Another palace uncovered belonged to King Ashurbanipal. What a surprise greeted scholars at this location—the king’s royal library! It contained thousands of clay tablets. The king had obtained some of the tablets from private sources, but the largest section consisted of copies he had made of originals scattered throughout all the provinces of his realm. Among the tablets found were the Babylonian accounts of the creation and of the Flood. Some tablets had inscriptions written in letters so fine that a magnifying glass was required to read them. An inscription shows the great interest King Ashurbanipal took in his library: “I read the beautiful clay tablets from Sumer and the obscure Akkadian writing which is hard to master. I had my joy in the reading of inscriptions on stone from the time before the flood.”
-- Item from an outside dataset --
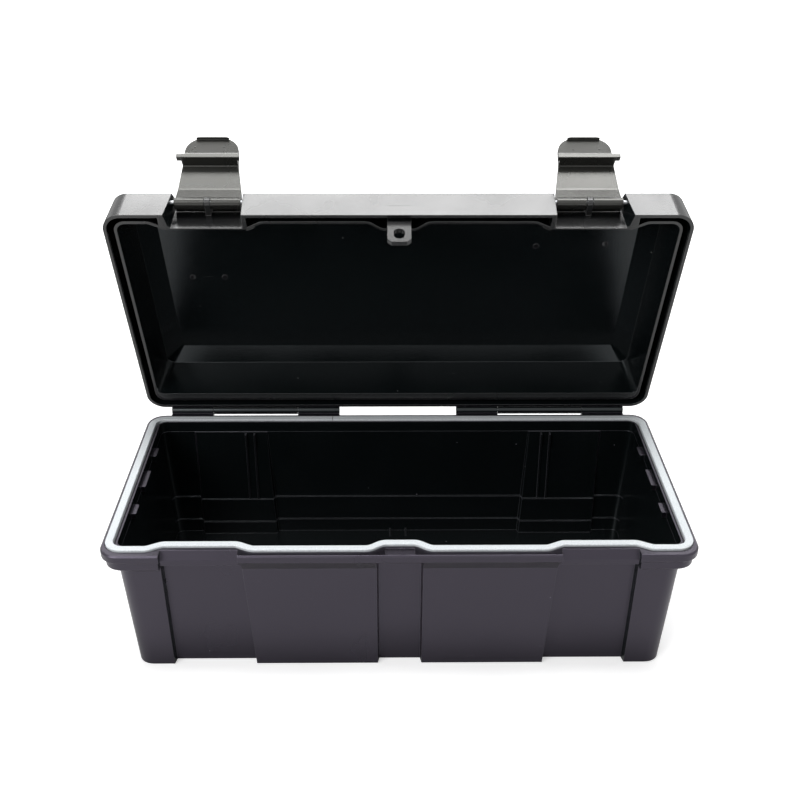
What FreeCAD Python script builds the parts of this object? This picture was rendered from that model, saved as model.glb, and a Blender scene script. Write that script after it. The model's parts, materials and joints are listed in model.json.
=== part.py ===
"""Moulded plastic toolbox, standing open: tub, lid, rim seal, two hinges and two latches.

Millimetres. X runs along the box, -Y is the front with the latches and +Z is up.
The origin is the middle of the underside. The lid and its latches are drawn
closed and then turned about their pins to the open pose.
"""
import FreeCAD, Part
import math
import os
import Sketcher

SIZES = {
    # Outside of the tub
    "rim_length": 550,
    "rim_depth": 265,
    "rim_corner": 18,
    "tub_height": 143,
    "lip_height": 9,
    "lip_edge": 1.5,
    "collar_height": 12,
    "collar_side_inset": 2.5,
    "collar_back_inset": 5,
    "collar_edge": 2,
    "brow_height": 16.7,
    "brow_inset": 5,
    "brow_root": 1,
    "body_side_inset": 11,
    "body_front_inset": 13,
    "body_corner": 15,
    "side_taper": 6.5,
    "front_taper": 3,
    "foot_edge": 1,
    "recess_depth": 7.4,
    "recess_lean": 1.5,
    "latch_recess_outer": 221.5,
    "latch_recess_inner": 147,
    "latch_recess_flare": 6.5,
    "middle_recess_half": 21.5,
    # Inside of the tub
    "wall": 3,
    "floor_thickness": 3.5,
    "side_inner_taper": 6,
    "front_inner_taper": 4.5,
    "throat_height": 12,
    "back_recess_top": 1.2,
    "back_step_high": 48,
    "back_step_low": 19,
    "back_step": 2,
    "floor_panel_half_x": 138,
    "floor_panel_half_y": 83,
    "floor_panel_rise": 1.5,
    "foot_rib_spacing": 18,
    "foot_rib_width": 1.5,
    "foot_rib_front": 94,
    "foot_rib_height": 3,
    "lug_drop": 6,
    "lug_height": 6,
    "lug_reach": 5.5,
    "lug_round": 1.5,
    "back_lug_y": 62,
    "back_lug_length": 17,
    "middle_lug_y": 9.5,
    "middle_lug_length": 30,
    "front_lug_y": -46,
    "front_lug_length": 16.5,
    "rib_x": 163.3,
    "rib_spacing": 9.5,
    "rib_width": 1.6,
    "rib_reach": 1.8,
    "rib_root": 1.5,
    "rib_top_drop": 14,
    "rib_head_length": 14,
    "rib_head_reach": 2,
    # Seal and its channel
    "seal_side_inset": 7.2,
    "seal_front_inset": 10.8,
    "seal_width": 7.4,
    "seal_height": 5,
    "seal_stand": 2.2,
    "seal_edge": 1,
    "seal_side_gap": 0.5,
    "channel_side_room": 1.8,
    "seal_corner": 13.5,
    "seal_bend": 12,
    "seal_joint_x": -72,
    "seal_joint_gap": 0.6,
    "latch_step": 7.1,
    "latch_step_outer": 218,
    "latch_step_inner": 150,
    "latch_step_run": 14,
    "middle_step": 8.5,
    "middle_step_half": 16,
    "middle_step_run": 12,
    "inner_lip": 1.6,
    # Ledges that the latches hook under
    "ledge_outer": 219.5,
    "ledge_inner": 148,
    "ledge_inset": 6,
    "ledge_height": 5.5,
    "ledge_root": 3.5,
    "ledge_lean": 0.5,
    # Slot for the padlock tab
    "slot_width": 27,
    "slot_depth": 9.7,
    "slot_web": 2.2,
    # Lid
    "lid_gap": 0.3,
    "lid_wall_height": 36.3,
    "lid_height": 51,
    "lid_skin": 3,
    "lid_taper": 3.5,
    "lid_bevel_run": 33,
    "lid_bevel_back_run": 43.5,
    "lid_top_corner": 8,
    "inner_height": 39.5,
    "inner_bevel_run": 18,
    "inner_step": 2.5,
    "inner_top_step": 0.8,
    "inner_top_corner": 3,
    "press_wall": 2.4,
    "press_lean": 8.4,
    "press_side_inset": 10.7,
    "press_front_inset": 10.3,
    "press_corner": 10,
    "press_back_inset": 22,
    "press_back_wall": 3.4,
    "press_flange": 4,
    "press_side_gap": 0.3,
    "press_step_inner": 142,
    # Latch bays in the lid
    "bay_outer": 213.5,
    "bay_inner": 145.5,
    "bay_flare": 5,
    "bay_taper": 2,
    "bay_lean": 3,
    "bay_wall": 4,
    "bay_round": 1,
    # Padlock tab
    "tab_width": 22,
    "tab_thickness": 5,
    "tab_shift": 0.8,
    "tab_drop": 30.5,
    "tab_chamfer": 4,
    "tab_hole_width": 10,
    "tab_hole_height": 14,
    "tab_hole_drop": 19.4,
    "tab_root_rise": 3,
    "tab_root_height": 13,
    "tab_root_round": 2.4,
    "tab_front_round": 1.2,
    # Hinges
    "hinge_back": 7,
    "hinge_rise": 2,
    "hinge_inner": 65,
    "hinge_first_split": 111,
    "hinge_second_split": 205,
    "hinge_outer": 251,
    "knuckle_gap": 0.4,
    "knuckle_radius": 4.7,
    "hinge_arm": 5,
    "lid_arm": 4,
    "hinge_rod_radius": 2,
    "hinge_rod_inset": 1,
    # Latches
    "latch_x": 179.5,
    "latch_axis_inset": 7.5,
    "latch_axis_rise": 28,
    "latch_barrel": 4.5,
    "latch_shoulder": 9,
    "latch_outer": 11,
    "latch_heel": 3,
    "latch_heel_gap": 0.2,
    "latch_root_width": 62,
    "latch_hook_width": 53,
    "latch_grip_width": 50,
    "latch_grip_round": 17,
    "latch_length": 77.5,
    "latch_slant": 1,
    "latch_strap": 5,
    "latch_crease": 18,
    "latch_crease_gap": 6,
    "latch_hook_gap": 0.5,
    "latch_hook_reach": 8.5,
    "latch_hook_height": 4,
    "latch_hook_ear": 4,
    "latch_ear_depth": 5.5,
    "latch_tip_reach": 13.5,
    "latch_tip_thickness": 3.2,
    "latch_tip_lip": 3.2,
    "latch_tip_lip_height": 1.5,
    "latch_grip_root": 56,
    "latch_grip_gap": 6,
    "latch_edge": 0.6,
    "latch_corner": 1,
    "latch_back_bend": 50,
    "latch_grip_bend": 8,
    "latch_crease_bend": 8,
    "latch_neck_share": 0.75,
    "latch_lug_width": 5.2,
    "latch_lug_radius": 5,
    "latch_lug_gap": 0.6,
    "latch_rod_radius": 2,
    "latch_rod_seat": 2.2,
    "latch_rod_end_gap": 0.1,
    # Fits
    "held_gap": 0.02,
    "running_gap": 0.08,
    "rod_chamfer": 0.4,
    # How far a cut runs past the solid
    "overrun": 1,
    # Open pose
    "lid_open_angle": 70,
    "latch_open_angle": 160,
}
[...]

King Ashurbanipal, like the other Assyrian kings, was cruel and ruthless. He shut up captives in cages, exposing them to the derision of jeering spectators; he forced captives to carry in processions the heads of their former comrades in arms. On their own admission, from their own records comes evidence that Nineveh was one of the most warlike cities on the face of the earth. “Woe to the bloody city!”
Its fate was deserved and unavoidable. Today its desolate-looking ruins and mounds are a haunt for wild creatures, and the pillars of palaces are perches for birds. The traveler to Iraq who visits Nineveh’s ruins does well to reflect on the prophet Zephaniah’s words, words that express God’s determination: “He will make Nineveh a desolation, a drought like the desert; and herds shall lie down in the midst of her, every beast of the field. Both jackdaw and hedgehog shall lodge in her capitals; the owl shall hoot in the window, the bustard on the threshold; for I will destroy her city. . . . How she has become a ruin, a lair for wild beasts!”—Zeph. 2:13-15, AT.